--- Begin STORED DATA ---

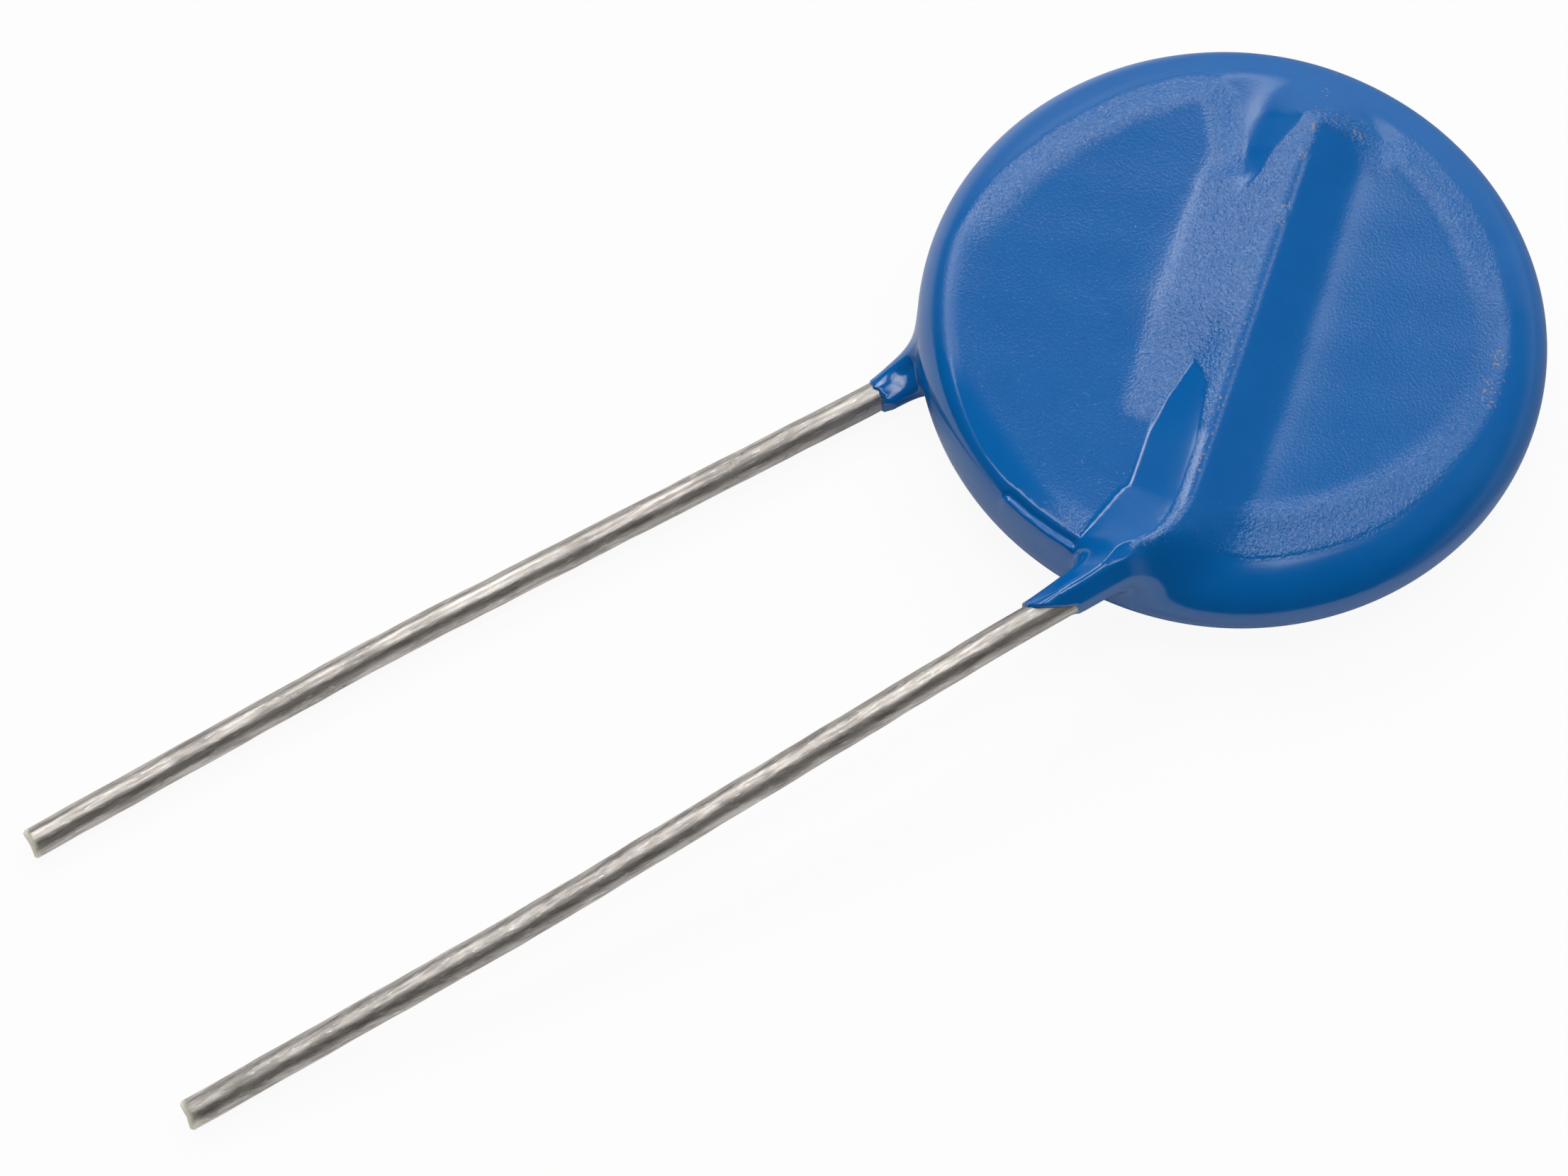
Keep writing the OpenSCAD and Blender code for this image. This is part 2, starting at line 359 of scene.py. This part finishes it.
def paint_attribute(mesh, name, values):
    """Stores a value per corner, for a material to read."""
    layer = mesh.attributes.new(name, "FLOAT", "POINT")
    layer.data.foreach_set("value", values.astype(np.float32))


def sand_glints_and_wear(points):
    """How sandy, how hazy and how rubbed the coat is at each point. Where the sand is coarse, the
    coat's colour also paints glints.
    """
    x, y, z = points[:, 0], points[:, 1], points[:, 2] - DISC_Z
    x = np.where(z < 0, 2 * TURN_X - x, x)
    gap, turned, at = beside(CREST, x, y)
    rho = np.hypot(x, y - DISC_Y)
    left = -turned * gap
    ahead = ahead_of_nose(x, y)
    turn = np.degrees(np.arctan2(y - DISC_Y, x)) % 360
    edge = np.where(z < 0, REAR_FLAT_R, flat_reach(x, y))
    beyond = np.where(z < 0, 0, by_turn([-60, -45, 0, 20], [0, 0.45, 0.4, 0], x, y))
    rim = smooth(0.25, 0.6, rho - edge - beyond)
    # The glossy parts: the leaf on the web, the pocket, the sag beyond it, the necks
    outer = np.interp(at, WEB_AT, WEB_OUT)
    inner = np.interp(at, [9, 10.5, 12.2, 12.95, 13.97, 14.64], [0.2, 0.4, 0.35, 0.5, 0.72, 1.4])
    leaf = (smooth(-0.02, -0.16, left - outer) * smooth(-0.06, 0.06, left - inner)
            * smooth(14.7, 14.5, at))
    inside = np.interp(at, POCKET_AT, POCKET_IN)
    pocket = (smooth(-0.1, 0.2, left - inside) * smooth(2.2, 1.4, left) * smooth(19, 20, at)
              * smooth(0.3, -0.1, ahead))
    pool = smooth(0.1, 0.5, beyond_sag(x, y)) * np.maximum(
        smooth(0, 0.3, left - inside), smooth(0.1, 0.4, ahead))
    shaded = smooth(0.05, 0.35, -left) * smooth(2.6, 0.7, -left) * smooth(0.2, -0.2, ahead)
    neck = smooth(7.4, 6.6, y)
    calm = (1 - leaf) * (1 - pocket) * (1 - neck) * (1 - 0.6 * shaded)
    # The satin parts: a little of the sag, the left half of the rim, the lower shoulder
    satin = np.maximum(0.4 * pool, rim * smooth(60, 110, turn) * smooth(250, 210, turn))
    lower = smooth(210, 225, turn) * smooth(288, 278, turn)
    satin = np.maximum(satin, smooth(-0.3, 0, rho - edge) * smooth(0.8, 0.5, rho - edge) * lower)
    haze = calm * (0.65 * (1 - 0.5 * rim) + 1.1 * satin)
    # Coarser sand on the left flank, along the edge of the flat and along the sag; where it is
    # coarse the material also paints pale and dark flecks as glints
    band = np.maximum(
        smooth(0.05, 0.3, left) * smooth(3.5, 2.4, left) * smooth(12.4, 13, at),
        np.maximum(smooth(1.3, 0.5, edge - rho) * by_turn(EDGE_TURN, EDGE_SAND_AND_GLINTS, x, y),
                   smooth(-1.2, -0.6, beyond_sag(x, y)) * smooth(-1.2, -2.2, x)))
    sand = calm * (1 - rim) * (1 - 0.75 * pool) * (0.75 + 1.45 * band)
    # Rubbed places: the crest, its nose and a patch near the rim
    crest = np.exp(-((left - 0.05) / 0.13) ** 2) * smooth(4.5, 12.5, at)
    nose = np.exp(-((beside(NOSE, x, y)[0]) / 0.2) ** 2)
    patch = hump(np.abs(0.66 * (x - 6.3) - 0.75 * (y - 21.9)) / 2.1) * hump(
        np.abs(0.75 * (x - 6.3) + 0.66 * (y - 21.9)) / 0.55)
    wear = np.maximum(np.maximum(0.85 * crest, nose), 0.95 * patch)
    return sand, haze, np.where(z < 0, 0.5 * wear, wear)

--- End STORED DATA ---

## WHAT THE TASK REQUIRES
Copy out each line exactly as written.

## FULL RESPONSE
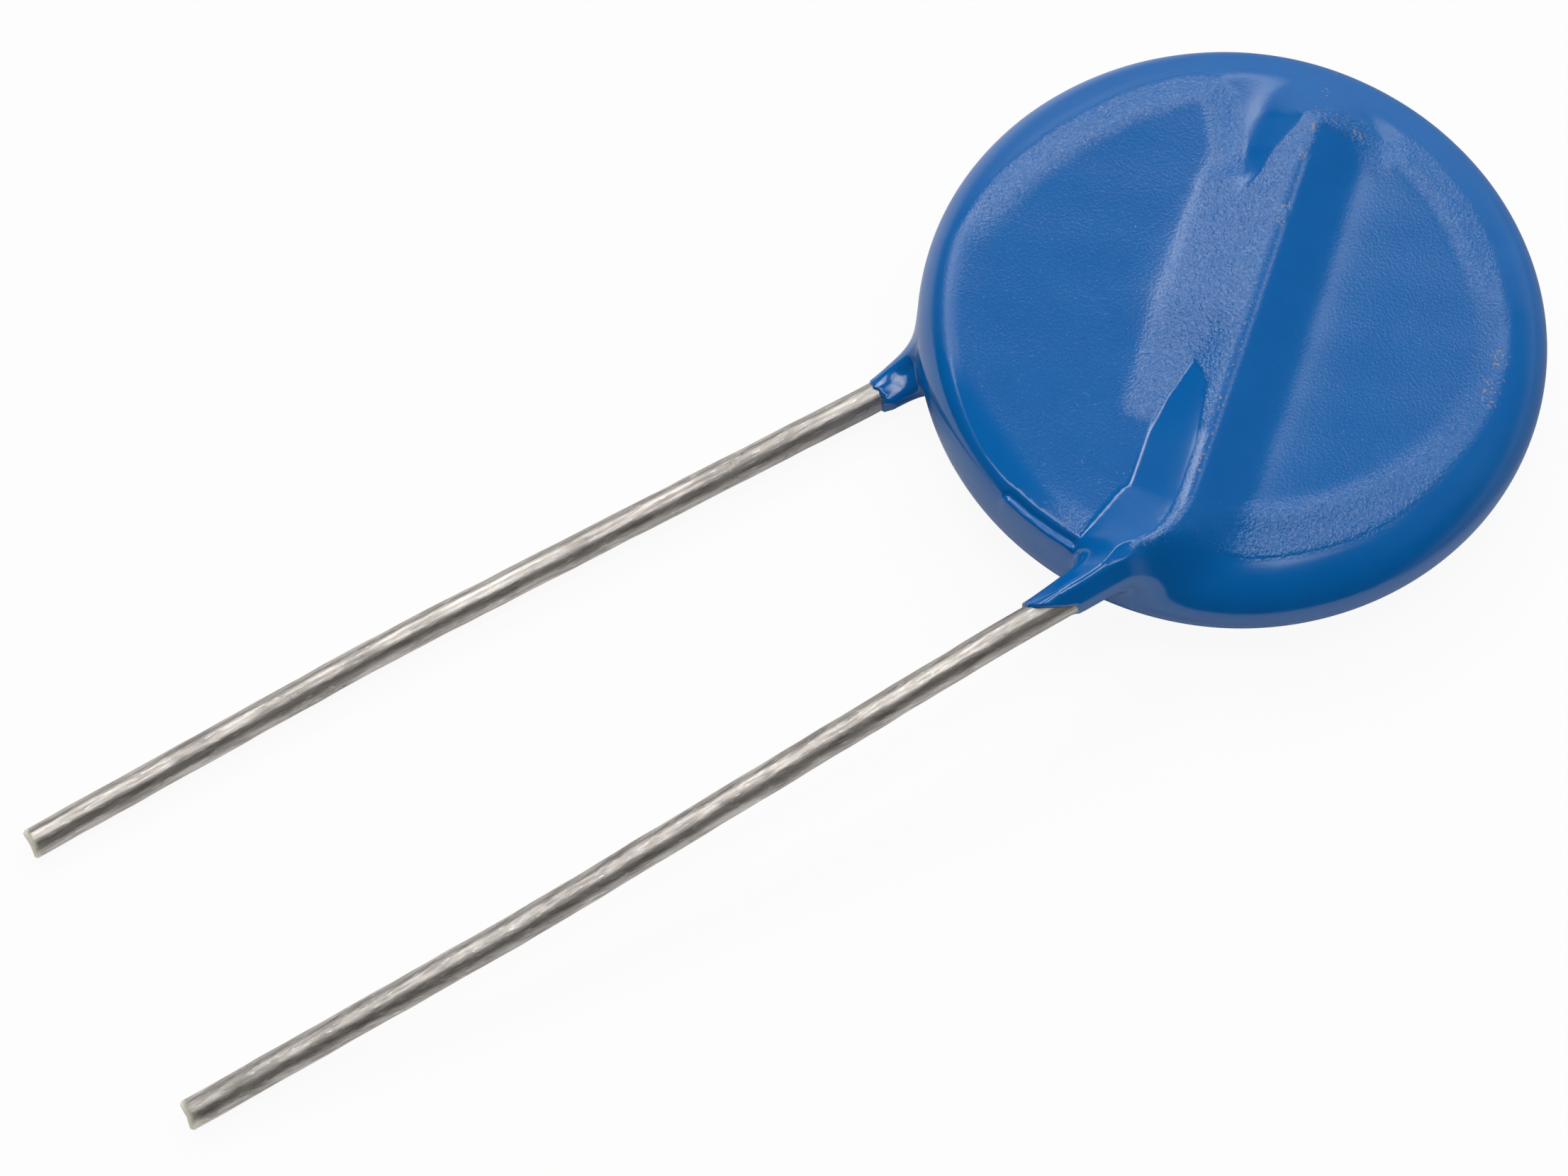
Keep writing the OpenSCAD and Blender code for this image. This is part 2, starting at line 359 of scene.py. This part finishes it.
def paint_attribute(mesh, name, values):
    """Stores a value per corner, for a material to read."""
    layer = mesh.attributes.new(name, "FLOAT", "POINT")
    layer.data.foreach_set("value", values.astype(np.float32))


def sand_glints_and_wear(points):
    """How sandy, how hazy and how rubbed the coat is at each point. Where the sand is coarse, the
    coat's colour also paints glints.
    """
    x, y, z = points[:, 0], points[:, 1], points[:, 2] - DISC_Z
    x = np.where(z < 0, 2 * TURN_X - x, x)
    gap, turned, at = beside(CREST, x, y)
    rho = np.hypot(x, y - DISC_Y)
    left = -turned * gap
    ahead = ahead_of_nose(x, y)
    turn = np.degrees(np.arctan2(y - DISC_Y, x)) % 360
    edge = np.where(z < 0, REAR_FLAT_R, flat_reach(x, y))
    beyond = np.where(z < 0, 0, by_turn([-60, -45, 0, 20], [0, 0.45, 0.4, 0], x, y))
    rim = smooth(0.25, 0.6, rho - edge - beyond)
    # The glossy parts: the leaf on the web, the pocket, the sag beyond it, the necks
    outer = np.interp(at, WEB_AT, WEB_OUT)
    inner = np.interp(at, [9, 10.5, 12.2, 12.95, 13.97, 14.64], [0.2, 0.4, 0.35, 0.5, 0.72, 1.4])
    leaf = (smooth(-0.02, -0.16, left - outer) * smooth(-0.06, 0.06, left - inner)
            * smooth(14.7, 14.5, at))
    inside = np.interp(at, POCKET_AT, POCKET_IN)
    pocket = (smooth(-0.1, 0.2, left - inside) * smooth(2.2, 1.4, left) * smooth(19, 20, at)
              * smooth(0.3, -0.1, ahead))
    pool = smooth(0.1, 0.5, beyond_sag(x, y)) * np.maximum(
        smooth(0, 0.3, left - inside), smooth(0.1, 0.4, ahead))
    shaded = smooth(0.05, 0.35, -left) * smooth(2.6, 0.7, -left) * smooth(0.2, -0.2, ahead)
    neck = smooth(7.4, 6.6, y)
    calm = (1 - leaf) * (1 - pocket) * (1 - neck) * (1 - 0.6 * shaded)
    # The satin parts: a little of the sag, the left half of the rim, the lower shoulder
    satin = np.maximum(0.4 * pool, rim * smooth(60, 110, turn) * smooth(250, 210, turn))
    lower = smooth(210, 225, turn) * smooth(288, 278, turn)
    satin = np.maximum(satin, smooth(-0.3, 0, rho - edge) * smooth(0.8, 0.5, rho - edge) * lower)
    haze = calm * (0.65 * (1 - 0.5 * rim) + 1.1 * satin)
    # Coarser sand on the left flank, along the edge of the flat and along the sag; where it is
    # coarse the material also paints pale and dark flecks as glints
    band = np.maximum(
        smooth(0.05, 0.3, left) * smooth(3.5, 2.4, left) * smooth(12.4, 13, at),
        np.maximum(smooth(1.3, 0.5, edge - rho) * by_turn(EDGE_TURN, EDGE_SAND_AND_GLINTS, x, y),
                   smooth(-1.2, -0.6, beyond_sag(x, y)) * smooth(-1.2, -2.2, x)))
    sand = calm * (1 - rim) * (1 - 0.75 * pool) * (0.75 + 1.45 * band)
    # Rubbed places: the crest, its nose and a patch near the rim
    crest = np.exp(-((left - 0.05) / 0.13) ** 2) * smooth(4.5, 12.5, at)
    nose = np.exp(-((beside(NOSE, x, y)[0]) / 0.2) ** 2)
    patch = hump(np.abs(0.66 * (x - 6.3) - 0.75 * (y - 21.9)) / 2.1) * hump(
        np.abs(0.75 * (x - 6.3) + 0.66 * (y - 21.9)) / 0.55)
    wear = np.maximum(np.maximum(0.85 * crest, nose), 0.95 * patch)
    return sand, haze, np.where(z < 0, 0.5 * wear, wear)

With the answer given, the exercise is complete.